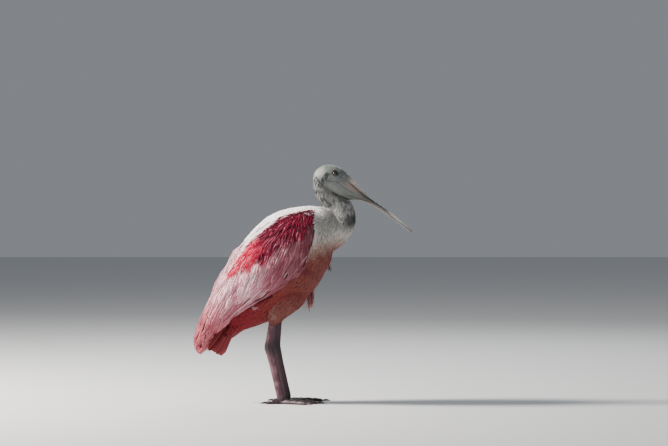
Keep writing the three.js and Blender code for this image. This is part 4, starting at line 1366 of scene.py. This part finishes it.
# %% The bill's lines
GAPE = np.array((74.0, 0.0, 421.0))
BILL_LENGTH = 165.0
BILL_PITCH = math.radians(-36)
bill_along = np.array((math.cos(BILL_PITCH), 0, math.sin(BILL_PITCH)))
bill_up = np.array((-bill_along[2], 0, bill_along[0]))
BILL = np.array(
    [
        # share of the length, how far up, half the depth, half the width
        (-0.074, -7.0, 27.4, 20.5), (0.019, -6.95, 25.2, 17.2), (0.116, -6.7, 21.5, 13.5),
        (0.21, -3.4, 15, 11.6), (0.31, -0.3, 8.3, 10.4), (0.405, 1.3, 5.4, 9.7), (0.525, 2.9, 4.5, 9.5),
        (0.66, 2.5, 4.1, 12.25),
        (0.76, 2.3, 3.9, 19.1), (0.86, 1.8, 3.6, 24.5), (0.94, 1.1, 3.2, 21.1), (1.0, 0.3, 0, 0),
    ]
)
MOUTH = np.array(
    [
        (-0.1, -5), (0.02, -5.4), (0.09, -6.2), (0.21, -4), (0.32, -1.8), (0.41, 0.6), (0.53, 2.6),
        (0.66, 2.4), (0.8, 2.1), (0.9, 1.4), (1.1, 0),
    ]
)
HORN_GREY = srgb(118, 119, 116)
HORN_PALE = srgb(158, 154, 142)
HORN_PINK = srgb(178, 146, 136)
HORN_DARK = srgb(38, 32, 32)
HORN_BEIGE = srgb(232, 216, 202)
HORN_BROWN = srgb(88, 56, 54)
GULAR = srgb(112, 122, 112)
ROWS, ARC, CHORD = 230, 40, 14  # rings along the bill, points round the outside, points along the mouth


def curve(table, at):
    """A smooth line through the rows of a table, by its first column."""
    x = table[:, 0]
    values = table[:, 1:]
    slope = np.gradient(values, x, axis=0)
    i = np.clip(np.searchsorted(x, at) - 1, 0, len(x) - 2)
    width = (x[i + 1] - x[i])[:, None]
    t = ((at - x[i])[:, None]) / width
    a, b = values[i], values[i + 1]
    return (
        a * (1 + 2 * t) * (1 - t) ** 2
        + slope[i] * width * t * (1 - t) ** 2
        + b * t * t * (3 - 2 * t)
        + slope[i + 1] * width * t * t * (t - 1)
    )


def pair(t, at, width):
    """A line on each side of the bill, where t runs round the outside from 0 to 1."""
    return bell(t, at, width) + bell(t, 1 - at, width)


# %% The mandibles' shape
def hollows(upper, s, t):
    """How deep the surface is pressed in, in millimetres, and where painted shade darkens the grooves and
    nostril.
    """
    if upper:
        groove = pair(t, 0.2, 0.035) * np.interp(s, (0.06, 0.12, 0.85, 0.95), (0, 1, 1, 0))
        nostril = bell(s, 0.125, 0.026) * pair(t, 0.27, 0.03)
        ridges = 0.035 * np.sin(s * 190) * soft(0.45 - s, 0, 0.3) * np.sin(math.pi * t) ** 2
        edge = pair(t, 0.06, 0.03) * soft(s, 0.6, 0.8)
        press = 0.5 * groove - ridges - 0.25 * edge + 1.9 * nostril
        dark = groove + nostril
    else:
        dark = pair(t, 0.16, 0.05) * soft(s, 0.02, 0.1)
        slack = soft(0.32 - s, 0, 0.2)
        press = 0.3 * dark + 0.25 * slack * np.sin(s * 260 + 3 * np.sin(9 * t))
    return press + 0.7 * soft(0.035 - s, 0, 0.05), np.clip(dark, 0, 1)


def mandible_rings(upper):
    """Points of the rings along one mandible, with their share of its length and how dark their dips are."""
    share = 1 - (1 - np.linspace(0, 1, ROWS)) ** 1.15 * 1.02
    share = np.clip(share * 0.9985, -0.02, 0.9985)
    s = share[:, None]
    squares = BILL.copy()
    squares[:, 2:] **= 2
    middle, deep, wide = curve(squares, share).T[..., None]
    deep, wide = np.sqrt(np.maximum(deep, 0.05)), np.sqrt(np.maximum(wide, 0.05))
    mouth = curve(MOUTH, share) + (0.15 if upper else -0.15)
    start = np.arcsin(np.clip((mouth - middle) / deep, -0.95, 0.95))
    t = np.linspace(0, 1, ARC)
    angle = start + (math.pi - 2 * start) * t if upper else math.pi - start + (math.pi + 2 * start) * t
    across = wide * np.cos(angle)
    rise = deep * np.sin(angle)
    press, dark = hollows(upper, s, t)
    inward = 1 - press * np.minimum(deep / 8, 1) / np.maximum(np.hypot(across, rise), 1)
    across = across * inward
    rise = middle + rise * inward
    c = np.linspace(0, 1, CHORD + 2)[1:-1]
    hollow = 0.35 * np.sin(math.pi * c) * np.minimum(deep / 5, 1) * soft(0.97 - s, 0, 0.1)
    back_across = across[:, -1:] + (across[:, :1] - across[:, -1:]) * c
    back_rise = rise[:, -1:] + (rise[:, :1] - rise[:, -1:]) * c + (hollow if upper else -hollow)
    ring_across = np.concatenate((across, back_across), axis=1)
    ring_rise = np.concatenate((rise, back_rise), axis=1)
    outer = np.multiply.outer
    points = GAPE + outer(share * BILL_LENGTH, bill_along)[:, None]
    points = points + outer(ring_across, (0, 1, 0)) + outer(ring_rise, bill_up)
    return points.reshape(-1, 3), np.tile(s, ARC + CHORD), np.pad(dark, ((0, 0), (0, CHORD)))


# %% The mandibles' colours
def mandible(upper, name, replaced):
    points, s, dark = mandible_rings(upper)

    def spotted(size, turn=0.0):
        return grain(points, size, turn).reshape(s.shape)

    t = np.tile(np.concatenate((np.linspace(0, 1, ARC), np.zeros(CHORD))), (ROWS, 1))
    streak = grain(np.stack((s.ravel() * 14, t.ravel() * 30, np.zeros(s.size)), axis=1), 1.0).reshape(s.shape)
    if upper:
        # the pale beige strip along the top: partly its own colour, partly painted light on the top
        ridge = soft(0.3 - np.abs(t - 0.5), 0, 0.06) * soft(0.5 - s, 0, 0.3)
        color = layers(
            HORN_GREY,
            # grain of the horn, and painted light: lighter towards the spoon, where the light falls on its
            # top
            (HORN_PALE, 0.35 * streak + 0.65 * soft(s, 0.5, 0.8)),
            (HORN_PINK, 0.8 * pair(t, 0.12, 0.07) * soft(0.3 - s, 0, 0.2)),
            # painted shade in the grooves and the nostril
            (HORN_BROWN, 0.6 * dark * soft(0.75 - s, 0, 0.15)),
            (HORN_BEIGE, 0.85 * ridge),
            # painted light on the spoon's top
            (HORN_BEIGE, 0.5 * soft(s, 0.58, 0.7)),
            (HORN_DARK, 0.16 * soft(spotted(6, 2.0), 0.55, 0.8) * soft(s, 0.05, 0.3)),
        )
    else:
        color = layers(
            GULAR,
            (HORN_GREY, soft(s, 0.12, 0.34)),
            (HORN_PINK, 0.5 * soft(s, 0.2, 0.4) * soft(0.75 - s, 0, 0.2)),
            # painted shade in the groove
            (HORN_DARK, 0.65 * dark),
            (HORN_DARK, 0.6 * soft(s, 0.6, 0.72)),
            # painted shade under the jaw
            (SKIN_DARK, 0.5 * crease(points, THROAT, 8).reshape(s.shape)),
        )
    face_skin = mix(SKIN_GREY, SKIN_PALE, 0.8 * spotted(7))
    top = (np.abs(t - 0.5) < 0.22) * (s < 0.4)
    color = layers(
        mix(face_skin, color, soft(s, -0.01, 0.13 if upper else 0.2)),
        # painted shade over the middle of the bill, less on its top
        (HORN_DARK, 0.6 * bell(s, 0.4, 0.17) * (1 - 0.5 * top)),
        (HORN_DARK, 0.75 * soft(s, 0.93, 0.995)),
    )
    mesh = outward_faces(mesh_of(name, points, tube_faces(ROWS, ARC + CHORD)))
    paint(mesh, color.reshape(-1, 3))
    hand_in(name, mesh, HORN, "bill", replaced)


mandible(True, "bill_horn_upper", "bill_upper")
mandible(False, "bill_horn_lower", "bill_lower")

# %% [markdown]
# The eyes
#
# A spoonbill's eye is dark red with a round black pupil, under a clear bulge. The ball is turned so that
# its pole looks out of the head, and the rings round the pole carry pupil, iris and rim.

# %% Eyeballs
EYE_RINGS, EYE_SIDES = 40, 48
PUPIL = np.array((0.004, 0.004, 0.005))
EYE_RIM = np.array((0.01, 0.008, 0.008))


def eyeball(side_name):
    side = SIDES[side_name]
    polar = np.linspace(0.02, math.pi - 0.02, EYE_RINGS)
    around = np.linspace(0, 2 * math.pi, EYE_SIDES, endpoint=False)
    polar, around = (grid.ravel() for grid in np.meshgrid(polar, around, indexing="ij"))
    radius = 4.85 + 0.3 * bell(polar, 0, 0.45)
    wide = radius * np.sin(polar)
    local = np.stack((wide * np.cos(around), wide * np.sin(around), radius * np.cos(polar)), axis=1)
    turn = np.array(Vector((0, 0, 1)).rotation_difference(Vector(EYE_OUT[side])).to_matrix())
    rays = grain(np.stack((around * 6, polar * 2, np.zeros(len(polar))), axis=1), 0.6)
    iris = mix(srgb(30, 6, 7), srgb(78, 18, 14), rays)
    name = f"eyeball_{side_name}"
    points = EYE_MIDDLE[side] + local @ turn.T
    mesh = outward_faces(mesh_of(name, points, tube_faces(EYE_RINGS, EYE_SIDES, flip=True)))
    paint(mesh, layers(PUPIL, (iris, soft(polar, 0.42, 0.48)), (EYE_RIM, soft(polar, 0.6, 0.7))))
    hand_in(name, mesh, EYE, "eye", f"eye_{side_name}")


for side_name in SIDES:
    eyeball(side_name)

# %% [markdown]
# Legs, feet and claws
#
# The bare legs are one scaled skin from the thigh to the toes: small many-sided scales all round, darker at
# the heel, with painted light on the side of each leg that faces the light: more mauve and a pale highlight.
# The scales are raised in the surface, cell by cell, and each claw is smooth dark horn.

# %% Scaled legs
LEG_BLACK = srgb(38, 27, 34)
LEG_MAUVE = srgb(126, 78, 92)
LEG_PALE = srgb(170, 124, 132)
SCALE_STRETCH = (0.36, 0.36, 0.3)
SKIN_FLOOR = 0.05  # the soles' skin stays this far above the floor


def gap_between_scales(points):
    """0 on the border between two scales, growing towards their middles."""
    nearest = [noise.voronoi(spot)[0] for spot in points * SCALE_STRETCH]
    return np.array([near[1] - near[0] for near in nearest])


def leg_skin(side_name):
    side = SIDES[side_name]
    names = [f"{part}_{side_name}" for part in ("tibia", "tarsus", "foot")]
    mesh = rebuilt(f"leg_{side_name}", names, voxel=0.6, rounds=5)
    points = points_of(mesh)
    normals = normals_of(mesh)
    plate = soft(gap_between_scales(points), 0.02, 0.22)
    above_floor = soft(points[:, 2], 0.5, 2.5)
    points = points + normals * ((0.45 + 0.42 * (plate - 0.7)) * above_floor)[:, None]
    points[:, 2] = np.maximum(points[:, 2], SKIN_FLOOR)
    z = points[:, 2]
    off_heel = 1 - bell(z, 108, 14)
    tone = grain(points, 9) * 0.6 + grain(points * (1, 1, 0.3), 4, 3.0) * 0.4
    # the side of each leg that faces the light, behind and outward
    front = soft(-normals[:, 0] * 0.5 + side * normals[:, 1] * 0.9, -0.2, 0.8)
    # some mauve all round, and more as painted light on that side
    mauve = np.clip(0.25 + 0.9 * (tone - 0.3) * front + 0.25 * front, 0, 1) * (0.15 + 0.85 * off_heel)
    color = layers(
        LEG_BLACK,
        (LEG_MAUVE, mauve),
        # painted highlight: pale on the side that faces the light
        (LEG_PALE, 0.5 * soft(tone * front, 0.4, 0.7) * off_heel),
        (LEG_BLACK, 0.7 * soft(16 - z, 0, 6)),
    )
    move_points(mesh, points)
    paint(mesh, color * (0.62 + 0.45 * plate)[:, None])
    hand_in(f"skin_leg_{side_name}", mesh, SCALES, "leg", *names)


def claws(side_name):
    names = [f"claw_{toe}_{side_name}" for toe in ("hind", "inner", "middle", "outer")]
    mesh = rebuilt(f"claws_{side_name}", names, voxel=0.4, rounds=3)
    paint(mesh, mix(srgb(30, 26, 27), srgb(78, 66, 62), 0.6 * grain(points_of(mesh), 3)))
    hand_in(f"claws_{side_name}", mesh, CLAW, "claw", *names)


for side_name in SIDES:
    leg_skin(side_name)
    claws(side_name)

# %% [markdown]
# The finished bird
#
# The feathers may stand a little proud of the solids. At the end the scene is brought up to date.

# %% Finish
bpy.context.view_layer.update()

-------------------------

TASK BRIEF: Say how many lines above contain the string "this". Answer with the number only.

RIGHT ANSWER: 2